A saffron-robed monk takes to the stage in the Thai capital and urges cheering protesters to fight a “black-hearted” government — testing a taboo in the devout kingdom about clerics getting involved in politics.
Since opposition protests broke out in Bangkok three months ago, Luang Pu Buddha Issara has emerged as a key figure in the anti-government movement, organizing prayers and addressing the crowds, with rally leader Suthep Thaugsuban sitting at his feet in a sign of respect.
He is even in charge of his own rally site, one of several set up around Bangkok by demonstrators seeking to force Thai Prime Minister Yingluck Shinawatra from office and to end the political dominance of her billionaire family.
Photo: AFP
The protest monk rails against the embattled prime minister and her brother Thaksin, who was deposed in a military coup in 2006 and lives in Dubai to avoid prison for a corruption conviction.
“The government, which is run by the Shinawatra family — the brother and sister — has no morality or ethics. They are corrupt and they allow corruption to happen. They lie everyday,” said the 58-year-old, who has also been outspoken about scandals involving the bad behavior and lavish lifestyles of some clerics.
“The religious domain has a duty to tell the secular domain what to do — and what not to do,” he said, justifying his role at the vanguard of the protest movement.
However, not everybody is happy with his activism.
“Monks cannot get involved with politics,” said Nopparat Benjawattantnun, director-general of Office of National Buddhism, the official organization in charge of overseeing the behavior of monks.
“But he has not stopped,” said Nopparat, who has written to authorities in Nakhon Pathom Province — home to Buddha Issara’s temple — telling them bring him into line.
The protest monk is also the subject of a complaint by the Buddhist Association of Thailand, a non-governmental organization.
“Monks can have personal feelings, but political expression is banned according to Sangha regulations,” the association’s secretary Sathien Wipornmaha said, adding that Buddha Issara “destroys the image of Buddhism.”
In Thailand, where about 95 percent of the population are practicing Buddhists — one of the highest rates in the world — many believe that the country’s tens of thousands of monks should stay out of partisan politics.
Yet their participation in political or social movements is not unprecedented.
In 2010 dozens of monks participated in the pro-Thaksin protests in Bangkok, although they kept a lower profile than Buddha Issara. Some were even arrested.
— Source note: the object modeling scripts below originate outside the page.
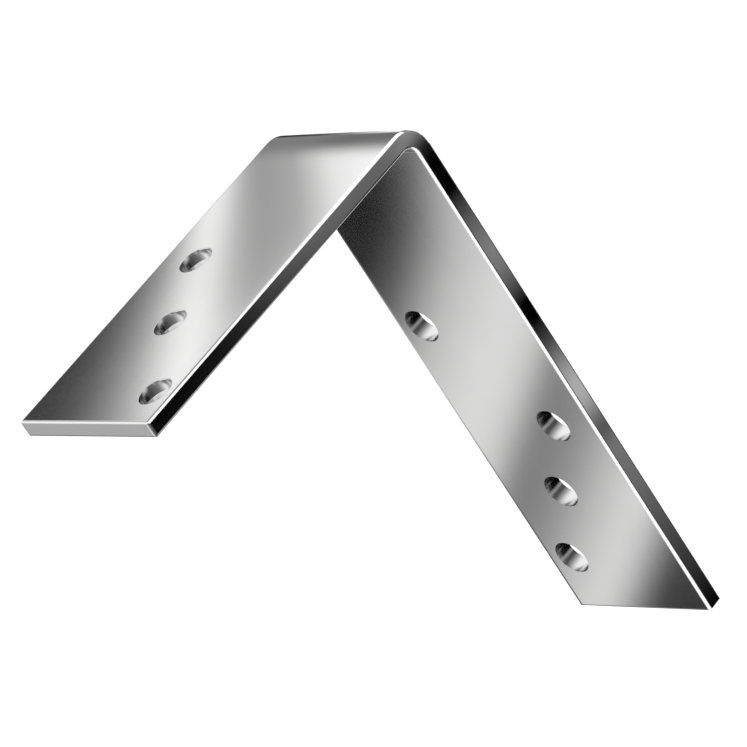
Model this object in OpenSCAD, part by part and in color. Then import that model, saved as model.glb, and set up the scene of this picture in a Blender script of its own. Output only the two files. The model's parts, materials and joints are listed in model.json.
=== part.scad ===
// Angle bracket: one flat steel strip bent square, with all its edges rounded.
// Three staggered screw holes pierce the short leg and four the long leg.
// The long leg lies flat with its end towards -X, and the short leg stands up
// at +X. The origin is the middle of the long leg's underside, and the front
// edge of the strip faces -Y.

/* [Strip] */
// Width of the strip
strip_w = 30; // [26:0.5:60]
// Thickness of the strip
strip_t = 3; // [2:0.25:5]
// Radius that rounds the outer edges of the strip
edge_r = 0.5; // [0.2:0.1:0.8]

/* [Bend] */
// Radius on the inside of the bend
bend_r = 2; // [1:0.5:6]
// Angle between the two legs
leg_angle = 90; // [75:1:120]

/* [Legs] */
// Length of the short leg, from the outer corner to its end
short_leg = 70; // [60:1:120]
// Length of the long leg, from the outer corner to its end
long_leg = 100; // [90:1:180]

/* [Screw holes] */
// Diameter of each hole's straight part
hole_d = 5.5; // [4:0.1:6.5]
// Radius that rounds each hole's mouth on the outer face, where the punch enters
mouth_r = 0.2; // [0.1:0.1:0.4]
// Depth of the flare where the punch breaks out, from the inner face
breakout_depth = 1.2; // [0.6:0.1:1.5]
// How far the flare widens each hole's radius by the inner face
breakout = 0.3; // [0.1:0.05:0.5]
// Width of the bevel round each hole's mouth on the inner face
mouth_bevel = 0.15; // [0.1:0.05:0.3]

/* [Holes in the short leg] */
// From the end of the leg to the centre of its outer hole
short_end_margin = 7; // [6:0.5:12]
// From the outer hole to the middle hole, along the leg
short_outer_pitch = 15.5; // [8:0.5:18]
// From the middle hole to the inner hole, along the leg
short_inner_pitch = 14.5; // [8:0.5:18]
// From the front edge of the strip to the centre of the outer hole
short_front_margin = 4.5; // [4.5:0.5:14]
// From the back edge of the strip to the centre of the inner hole
short_back_margin = 8; // [5:0.5:14]

/* [Holes in the long leg] */
// From the end of the leg to the centre of the first hole
long_end_margin = 11; // [6:0.5:15]
// From the first hole to the second, along the leg
long_first_pitch = 14.5; // [8:0.5:18]
// From the second hole to the third, along the leg
long_second_pitch = 14; // [8:0.5:18]
// From the third hole to the fourth, along the leg
long_third_pitch = 21; // [8:0.5:24]
// From the front edge of the strip to the centre of the third hole
long_front_margin = 9; // [5:0.5:14]
// From the back edge of the strip to the centres of the first and fourth holes
long_back_margin = 5.5; // [5:0.5:14]
// From the middle of the strip back to the centre of the second hole
long_mid_offset = 2; // [0:0.5:6]

/* [Hidden] */
$fn = 64;

// The strip turns through the bend round an axis that lies inside the corner
turn = 180 - leg_angle;
outer_r = bend_r + strip_t;
corner_setback = outer_r * tan(turn / 2);
hole_r = hole_d / 2;
inner_r = hole_r + breakout;
front = -strip_w / 2;
back = strip_w / 2;
// How far a cutter runs past the faces that it cuts
spare = 1;

// Each hole is [distance from the outer corner, place across the strip]
short_outer = short_leg - short_end_margin;
short_middle = short_outer - short_outer_pitch;
short_inner = short_middle - short_inner_pitch;
short_holes = [
    [short_outer, front + short_front_margin],
    [short_middle, 0],
    [short_inner, back - short_back_margin]
];
long_first = long_leg - long_end_margin;
long_second = long_first - long_first_pitch;
long_third = long_second - long_second_pitch;
long_fourth = long_third - long_third_pitch;
long_holes = [
    [long_first, back - long_back_margin],
    [long_second, long_mid_offset],
    [long_third, front + long_front_margin],
    [long_fourth, back - long_back_margin]
];

// Rectangle with rounded corners, from [0, 0] to size
module rounded_rect(size) {
    translate([edge_r, 0]) square([size.x - 2 * edge_r, size.y]);
    translate([0, edge_r]) square([size.x, size.y - 2 * edge_r]);
    for (x = [edge_r, size.x - edge_r], y = [edge_r, size.y - edge_r])
        translate([x, y]) circle(edge_r);
}

// Straight leg along +X from the end of the bend, its outer face at z = 0:
// the rolled section, cut off with rounded edges and then rounded corners
module leg(run) {
    intersection() {
        rotate([90, 0, 90]) linear_extrude(run)
            translate([front, 0]) rounded_rect([strip_w, strip_t]);
        translate([-run, back, 0]) rotate([90, 0, 0])
            linear_extrude(strip_w) rounded_rect([2 * run, strip_t]);
        translate([-run, front, 0]) linear_extrude(strip_t)
            rounded_rect([2 * run, strip_w]);
    }
}

// Bend: the same section swept round the bend axis, from the long leg's end
module bend() {
    rotate([0, 90, 0]) rotate([90, 0, 0]) rotate_extrude(angle = turn)
        translate([bend_r, front]) rounded_rect([strip_t, strip_w]);
}

// Mouth on the outer face, at z = 0: it flares in a quarter round
module outer_mouth() {
    rotate_extrude() difference() {
        translate([0, -spare]) square([hole_r + mouth_r, mouth_r + spare]);
        translate([hole_r + mouth_r, mouth_r]) circle(mouth_r);
    }
}

// Mouth on the inner face, at z = strip_t: the hole flares where the punch breaks
// out of the strip, and then opens in a bevel
module inner_mouth() {
    rotate_extrude() polygon([
        [0, strip_t - breakout_depth],
        [hole_r, strip_t - breakout_depth],
        [inner_r, strip_t - mouth_bevel],
        [inner_r + mouth_bevel + spare, strip_t + spare],
        [0, strip_t + spare]
    ]);
}

// Screw hole through the strip
module hole() {
    translate([0, 0, -spare]) cylinder(h = strip_t + 2 * spare, r = hole_r);
    outer_mouth();
    inner_mouth();
}

module drilled_leg(leg_length, places) {
    difference() {
        leg(leg_length - corner_setback);
        for (place = places)
            translate([place.x - corner_setback, place.y, 0]) hole();
    }
}

module bracket() {
    color("silver") translate([long_leg / 2 - corner_setback, 0, 0]) {
        mirror([1, 0, 0]) drilled_leg(long_leg, long_holes);
        translate([0, 0, outer_r]) {
            bend();
            rotate([0, -turn, 0]) translate([0, 0, -outer_r])
                drilled_leg(short_leg, short_holes);
        }
    }
}

bracket();
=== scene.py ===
"""Angle bracket of bright plated steel, lying on its long leg in a plain pale studio."""

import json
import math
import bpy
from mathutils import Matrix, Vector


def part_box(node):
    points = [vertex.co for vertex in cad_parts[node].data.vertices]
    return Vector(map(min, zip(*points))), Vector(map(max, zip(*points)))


bl_info = {
    "name": "Plated angle bracket",
    "version": (1, 0, 0),
    "blender": (4, 5, 0),
    "location": "3D View > Sidebar > Bracket",
    "description": "Finishes a bent steel bracket and lights it with soft graded sheets",
    "category": "Object",
}

import bpy
from bpy.props import FloatProperty, FloatVectorProperty, PointerProperty
from mathutils import Matrix, Vector

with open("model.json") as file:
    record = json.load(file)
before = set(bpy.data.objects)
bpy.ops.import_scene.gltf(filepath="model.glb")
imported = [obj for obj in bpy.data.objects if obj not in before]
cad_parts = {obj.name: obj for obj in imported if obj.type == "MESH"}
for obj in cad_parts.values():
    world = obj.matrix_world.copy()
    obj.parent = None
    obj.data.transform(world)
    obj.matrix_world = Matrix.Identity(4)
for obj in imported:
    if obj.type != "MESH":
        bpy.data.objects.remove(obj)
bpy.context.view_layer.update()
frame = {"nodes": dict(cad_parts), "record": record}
MM = 0.001

# Places on the bracket, in mm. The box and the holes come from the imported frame.
BRACKET = "bracket"
LOW, HIGH = (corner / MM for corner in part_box(BRACKET))
OUTER_X = HIGH.x
END_X = LOW.x
FRONT_Y = LOW.y
BACK_Y = HIGH.y
TOP_Z = HIGH.z
THICKNESS = 3.0
# Radius of the outside of the bend
BEND_RADIUS = 5.0
BORES = [mount for mount in frame["record"]["mounts"] if mount["kind"] == "bore"]
BORE_RADIUS = BORES[0]["dims"]["r_mm"]
# Depth of a hole's straight part, from the outer face
BORE_DEPTH = 1.8


# Shader maths


class Wire:
    """A node's output in an expression: sums and products of wires add Math nodes."""

    def __init__(self, tree, socket):
        self.tree = tree
        self.socket = socket

    def __add__(self, other):
        return self.tree.math("ADD", self, other)

    def __radd__(self, other):
        return self.tree.math("ADD", other, self)

    def __sub__(self, other):
        return self.tree.math("SUBTRACT", self, other)

    def __rsub__(self, other):
        return self.tree.math("SUBTRACT", other, self)

    def __mul__(self, other):
        return self.tree.math("MULTIPLY", self, other)

    def __rmul__(self, other):
        return self.tree.math("MULTIPLY", other, self)

    def __truediv__(self, other):
        return self.tree.math("DIVIDE", self, other)

    def __rtruediv__(self, other):
        return self.tree.math("DIVIDE", other, self)

    def __neg__(self):
        return self.tree.math("MULTIPLY", self, -1.0)

    def __abs__(self):
        return self.tree.math("ABSOLUTE", self)


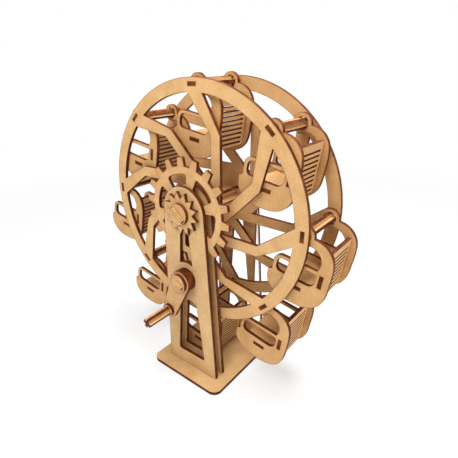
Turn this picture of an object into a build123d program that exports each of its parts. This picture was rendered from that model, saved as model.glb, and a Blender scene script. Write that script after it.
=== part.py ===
from build123d import *
from math import cos, hypot, radians, sin, sqrt, tan
import os

# A hand-cranked wooden ferris wheel, cut from sheet and pushed together without glue.
# Millimetres. X is to the right and Z is up, seen from the crank's side. The front is -Y.
# The origin is on the table, under the wheel's hub, midway between the two wheel discs.

os.makedirs("parts", exist_ok=True)

# ---------------------------------------------------------------- sheet and fits
sheet = 3.0              # thickness of every piece
running_gap = 0.3        # between flat faces that turn past each other
bore_gap = 0.3           # round hole around a turning cross of strips
crossing_gap = 0.05      # between two strips that are pushed into each other
proud = 2.0              # how far a strip's end stands out of its cap

# ---------------------------------------------------------------- wheel
rod_circle_radius = 100.0
rim_outside = 5.0        # rim beyond the circle of the rods
rim_inside = 6.0         # rim within that circle
car_floor_gap = 1.1      # from the lowest car to the base
cars = 8
wheel_gap = 52.0         # between the two wheel discs
wheel_turn = 1.25        # clockwise from a car straight above the hub, as it stands here
hub_radius = 25.0
spoke_foot_near = 17.8   # the inner stretch of a spoke, from the line through its rod
spoke_foot_far = 27.2
spoke_bend = 31.0        # from the rim's inside in to where a spoke bends
spoke_head_near = -5.0
spoke_head_far = 9.8

# ---------------------------------------------------------------- rods that carry the cars
rod_width = 8.5

# ---------------------------------------------------------------- wheel axle
axle_width = 15.5
axle_turn = -38.7        # direction of the strip that shows in the front cap
washer_radius = 9.3
star_points = 13
star_tip_radius = 19.0
star_notch_radius = 13.0
star_turn = 18.5         # clockwise from straight up to the first point
rear_disc_radius = 14.0

# ---------------------------------------------------------------- gears
crank_drop = 62.0        # from the wheel axle down to the crank axle
drive_teeth = 18
drive_tip_radius = 45.7
drive_root_radius = 38.4
drive_tooth_root = 8.6   # width of a tooth at the root and at the tip
drive_tooth_tip = 5.6
drive_turn = 16.0        # clockwise from straight up to the first tooth
drive_windows = 6
window_outer_radius = 32.0
window_inner_radius = 20.0
window_span = 40.0       # degrees taken by one window
window_turn = -15.0      # clockwise from straight up to the first window's middle
window_corner_radius = 2.0
pinion_teeth = 9
pinion_tip_radius = 23.2
pinion_root_radius = 15.8
pinion_tooth_root = 5.0
pinion_tooth_tip = 2.2
pinion_turn = 28.0
tooth_corner_radius = 0.7

# ---------------------------------------------------------------- crank
crank_axle_width = 13.0
crank_boss_radius = 10.5
crank_cap_radius = 8.5
crank_length = 37.0
crank_turn = 25.0        # clockwise from straight down to the handle
crank_arm_end_radius = 8.0
handle_washer_radius = 5.8
handle_reach = 28.0      # handle rod in front of the arm

# ---------------------------------------------------------------- towers
tower_head_radius = 22.4
tower_spread = 0.0445    # half-width gained for each millimetre below the hub
tower_window_top = 18.5  # below the hub
tower_window_neck = 4.7  # half-width of the upper window at its top
tower_window_hip = 8.3   # and above the crank axle
crank_collar_radius = 15.7
low_window_top = 84.5    # below the hub
low_window_corner = 87.5
low_window_bottom = 145.2
low_window_neck = 9.8
low_window_foot = 16.0
tower_corner_radius = 1.5
tab_width = 12.0
tab_spacing = 34.0       # between the middles of a tower's two tabs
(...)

“Although in theory monks are apolitical, in practice when you start to really scrutinize what’s going on beneath the surface, you discover there is all kind of politics,” said Duncan McCargo, professor of Southeast Asian politics at the University of Leeds.
“What is unusual here is a prominent monk who is not only playing a supporting role or a legitimizing role, but who is actually in the middle of a stage,” he said.
“It’s an unusually overt role for a monk to play,” McCargo said.
The controversy surrounding Buddha Issara’s activities has not dimmed his appeal among supporters, some of whom have followed him to Bangkok from his temple.
“The secular domain was in trouble,” said 75-year-old devotee Mayurachat Manothai, decked out in glasses, headband, T-shirt, rings and bracelets in the colors of the Thai flag worn by many of the protesters.
“He has to help because if the secular domain collapses, the religious domain cannot live, because there will be no one to support religion,” she said in front of the rally stage, where the monk was surrounded by a dozen guards dressed in bullet-proof vests and sunglasses.